> **WHAT IS BEING ASKED**
Start at the line containing "Write the build123d" and transcribe every line exactly through the end of the records below, and only those lines.

> **DATA PROVIDED**
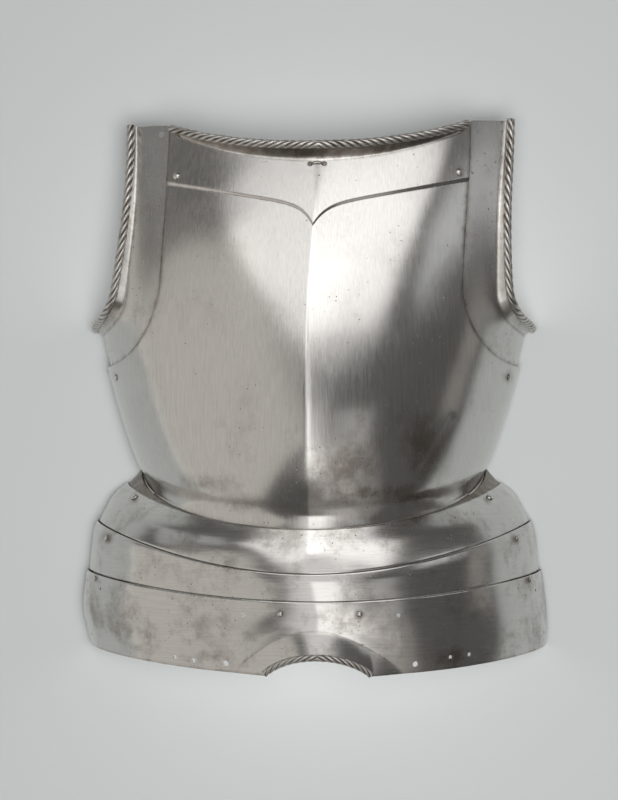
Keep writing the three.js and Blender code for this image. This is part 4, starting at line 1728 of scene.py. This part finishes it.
@dataclass
class Rivets:
    """All the rivets, made in one piece for each body."""

    finish: Steel
    dome: float = 0.62
    shank: float = 0.42

    def build(self) -> None:
        """Sets the rivets of every body."""
        recipe = RivetRecipe()
        for body in Body:
            pairs = [pair for pair in RIVETS if pair.body is body]
            rows = [(pair, side) for pair in pairs for side in Side]
            x, y = np.array([seat for pair in pairs for seat in pair.seats()]).T
            u, v = FORM.place(x, y)
            facing, places = FORM.normal(u, v), FORM.point(u, v)
            if body is Body.BREAST:
                places = FORM.settle(places)
            places = places + facing * np.array([pair.on for pair, _ in rows])[:, None]
            name = f"rivets_{body.value}"
            carrier = framed_mesh(name, places)
            mark_points(carrier, "facing", facing)
            for key in ("head", "grip"):
                mark_points(carrier, key, np.array([getattr(pair, key) * MM for pair, _ in rows]))
            values = {"Finish": self.finish.material(), "Dome": self.dome, "Shank": self.shank}
            piece = recipe.run(name, carrier, values)
            tie(piece, body, [f"{pair.name}_{side.word}" for pair, side in rows])


@dataclass
class NeckStaple:
    """The wire staple in the neck band, whose two legs go through the plate."""

    finish: Steel
    y: float = 204.0
    half: float = 4.7
    bow_up: float = 2.4
    bow_foot: float = 0.4
    bow_out: float = 3.0
    leg: float = 6.0
    wire: Roll = Roll(0.6, 0.0, 5.0)
    clench: float = 3.2
    clench_x: float = 5.4
    clench_depths: tuple[float, float] = (-1.6, -0.5)

    def build(self, winder: RollRecipe) -> None:
        """Bends the wire and clenches its two ends behind the plate.

        Args:
            winder: What makes the wire.
        """
        u, v = FORM.place(0.0, self.y)
        base = FORM.settle(FORM.point(u, v))
        turn = np.linspace(0.0, math.pi, 25)
        out = self.bow_foot + self.bow_out * np.sin(turn) ** 0.8
        bow = np.stack([-self.half * np.cos(turn), self.bow_up * np.sin(turn), out], axis=-1)
        path = np.array([[-self.half, 0.0, -self.leg], *bow.tolist(), [self.half, 0.0, -self.leg]])
        pieces = [winder.wind("neck_staple_wire", base + path, self.wire, self.finish, 0.0)]
        for side, hole in zip(Side, both_sides(self.clench_x, self.y, self.clench)):
            end = mesh_object(f"neck_staple_{side.word}_end", *hole.rod(*self.clench_depths, True))
            end.data.materials.append(self.finish.material())
            mark_points(end.data, "seam", np.full(len(end.data.vertices), 0.8))
            pieces.append(end)
        for piece in pieces:
            tie(piece, Body.BREAST, ["neck_staple"])


# ------------------------------------------------------------------------------ studio


WARM = (1.0, 0.965, 0.915)
ROSY = (1.0, 0.95, 0.92)
COOL = (0.95, 0.98, 1.0)
PALE = (0.965, 0.988, 0.99)
PLAIN = (1.0, 1.0, 1.0)


@dataclass(frozen=True)
class Softbox:
    """A soft lamp. It hangs at x, y, z in metres and faces a target, turned about its own axis.

    A mirrored lamp shows in polished metal only, and any other lights only what is dull.
    """

    name: str
    place: tuple[float, float, float]
    size: tuple[float, float]
    strength: float
    colour: tuple[float, float, float] = PLAIN
    target: tuple[float, float, float] = (0.0, 0.05, 0.1)
    turn: float = 0.0
    mirrored: bool = True

    def hang(self) -> None:
        """Hangs the lamp. strength is what its face shines with, so power grows with its area."""
        light = bpy.data.lights.new(self.name, "AREA")
        light.shape = "RECTANGLE"
        light.size, light.size_y = self.size
        light.energy = self.strength * math.pi * self.size[0] * self.size[1]
        light.color = self.colour
        lamp = linked(self.name, light)
        lamp.location = self.place
        facing = (Vector(self.place) - Vector(self.target)).to_track_quat("Z", "Y")
        lamp.rotation_euler = (facing @ Quaternion((0.0, 0.0, 1.0), self.turn)).to_euler()
        lamp.visible_camera = False
        lamp.visible_glossy = self.mirrored
        lamp.visible_diffuse = not self.mirrored


@dataclass
class Studio:
    """A plain pale floor, soft lamps and the camera."""

    floor: Colour = (0.615, 0.628, 0.624, 1.0)
    around: Colour = (0.107, 0.105, 0.102, 1.0)
    half: float = 4.0
    aim: tuple[float, float, float] = (-0.0055, -0.00665, 0.0)
    distance: float = 2.6
    tilt: float = math.radians(2.1)
    seen_height: float = 0.736
    lamps: tuple[Softbox, ...] = (
        Softbox("overhead", (0.04, -0.05, 1.36), (0.78, 1.70), 0.78, target=(0.04, -0.05, 0.0)),
        Softbox("top_left", (-0.15, 0.47, 0.66), (0.40, 0.39), 1.15, turn=0.24),
        Softbox("top_right", (0.20, 0.44, 0.60), (0.46, 0.35), 1.02, turn=0.22),
        Softbox("left_wall", (-1.26, -0.53, 1.31), (2.60, 3.99), 0.52, WARM, (0.0, -0.53, 1.31), 0.58),
        Softbox("upper_left_wall", (-1.58, 1.62, 0.82), (0.83, 1.81), 0.36, COOL, (0.0, 1.62, 0.82), 0.72),
        Softbox("low_fill", (0.39, -0.76, 0.80), (0.74, 1.29), 0.20, ROSY, turn=-0.43),
        Softbox("side_glint", (0.53, -0.07, 1.03), (0.34, 0.26), 0.36, turn=0.09),
        Softbox("overhead_core", (0.17, -0.33, 1.55), (0.42, 1.10), 0.62, PLAIN, (0.17, -0.33, 0.0), 0.03),
        Softbox("top_back", (0.26, 0.55, 0.80), (0.52, 0.40), 0.44, turn=-0.14),
        Softbox("right_glint", (1.07, 0.54, 0.70), (0.24, 0.65), 0.64, COOL, turn=-0.26),
        Softbox("right_wall", (1.83, 0.36, 0.33), (1.10, 0.42), 0.20, WARM, (0.0, 0.36, 0.33), -0.17),
        Softbox("low_core", (0.32, -0.50, 0.72), (0.22, 0.81), 0.25, ROSY, turn=-0.57),
        Softbox("floor_fill", (0.3, -0.3, 3.3), (1.4, 1.4), 14.6, PALE, (0.0, 0.0, 0.0), mirrored=False),
        Softbox(
            "inside_fill", (0.0, -0.03, 0.12), (0.20, 0.34), 1.9, target=(0.0, -0.03, 0.0), mirrored=False
        ),
    )

    def build(self) -> None:
        """Sets up the floor, the surrounding light, the lamps and the camera."""
        shader = Shader("floor_paper")
        paper = shader.finish({"Base Color": self.floor, "Roughness": 0.9}, {})
        corners = np.array([[-1, -1, 0], [1, -1, 0], [1, 1, 0], [-1, 1, 0]]) * self.half
        mesh = bpy.data.meshes.new("floor")
        mesh.from_pydata(corners.tolist(), [], [(0, 1, 2, 3)])
        mesh.materials.append(paper)
        linked("floor", mesh)
        world = bpy.data.worlds.new("studio")
        world.use_nodes = True
        background = world.node_tree.nodes["Background"]
        background.inputs["Color"].default_value = self.around
        background.inputs["Strength"].default_value = 1.0
        bpy.context.scene.world = world
        bpy.context.scene.view_settings.view_transform = "Standard"
        for lamp in self.lamps:
            lamp.hang()
        self.stand_camera()

    def stand_camera(self) -> None:
        """Stands the camera over the breastplate, tilted a little to the right."""
        camera = bpy.data.cameras.new("camera")
        camera.lens = self.distance / self.seen_height * camera.sensor_width
        stand = linked("camera", camera)
        away = Vector((math.sin(self.tilt), 0.0, math.cos(self.tilt)))
        stand.location = Vector(self.aim) + self.distance * away
        stand.rotation_euler = (0.0, self.tilt, 0.0)
        bpy.context.scene.camera = stand


# ------------------------------------------------------------------------------ assembly


def frame_shift(lame: Lame) -> np.ndarray:
    """Measures how far the solids' frame lies from the form's own.

    Args:
        lame: A plate of which both are known.

    Returns:
        The shift in x and y, in millimetres.
    """
    own = lame.surface().shell(False)[0]
    middle = (own.min(axis=0) + own.max(axis=0)) / 2.0
    return (np.mean(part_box(lame.name), axis=0) / MM - middle) * [1.0, 1.0, 0.0]


def main() -> None:
    """Builds the breastplate in the frame of its solids."""
    logging.basicConfig(level=logging.INFO, format="%(name)s %(message)s")
    chest = Steel("breast_polish", tarnish=0.14)
    edge = Steel("gusset_polish", tarnish=0.35, roughness=0.25)
    roped = Steel("roll_polish", grain=Grain.NONE, roughness=0.30, tarnish=0.5)
    skirt = Steel("fauld_polish", grain=Grain.LEVEL, tarnish=0.36)
    # Painted shade: the waist band's steel is darker than the rest, for the dark hollow above the first lame.
    band = Steel("waist_painted_shade", clean=(0.40, 0.38, 0.355, 1.0), grain=Grain.LEVEL, roughness=0.32)
    iron = Steel("rivet_polish", grain=Grain.NONE, roughness=0.28, pits=0.3)
    wire = Steel("staple_patina", clean=(0.55, 0.52, 0.48, 1.0), grain=Grain.NONE, roughness=0.38)

    second = Lame("fauld_lame_2", Body.LAME_2, skirt, level(FORM.second), FORM.third, LAPS.short_lap, seed=13)
    FORM.shift = frame_shift(second)
    LOG.info("frame shift %s mm", np.round(FORM.shift, 3))

    winder = RollRecipe()
    BreastPlate(chest, roped).build(winder)
    for side in Side:
        Gusset(side, edge, roped).build(winder)
    WaistLame("waist_lame", Body.BREAST, band, level(FORM.waist), FORM.hem, 0.0).build()
    Lame("fauld_lame_1", Body.LAME_1, skirt, first_top, FORM.second, LAPS.lap, seed=7).build()
    second.build()
    third = level(FORM.third)
    last = ArchLame("fauld_lame_3", Body.LAME_3, skirt, third, FORM.hem, 0.0, seed=19, holes=SKIRT_HOLES)
    last.build()
    last.build_plug()
    last.build_roll(winder, roped)
    Rivets(iron).build()
    NeckStaple(wire).build(winder)
    Studio().build()


if __name__ == "__main__":
    main()
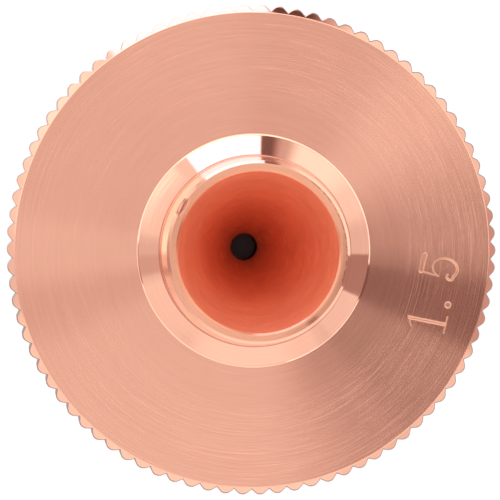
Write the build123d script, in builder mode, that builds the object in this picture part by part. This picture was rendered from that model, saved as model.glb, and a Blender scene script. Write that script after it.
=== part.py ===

> **CORRECT ANSWER**
Write the build123d script, in builder mode, that builds the object in this picture part by part. This picture was rendered from that model, saved as model.glb, and a Blender scene script. Write that script after it.
=== part.py ===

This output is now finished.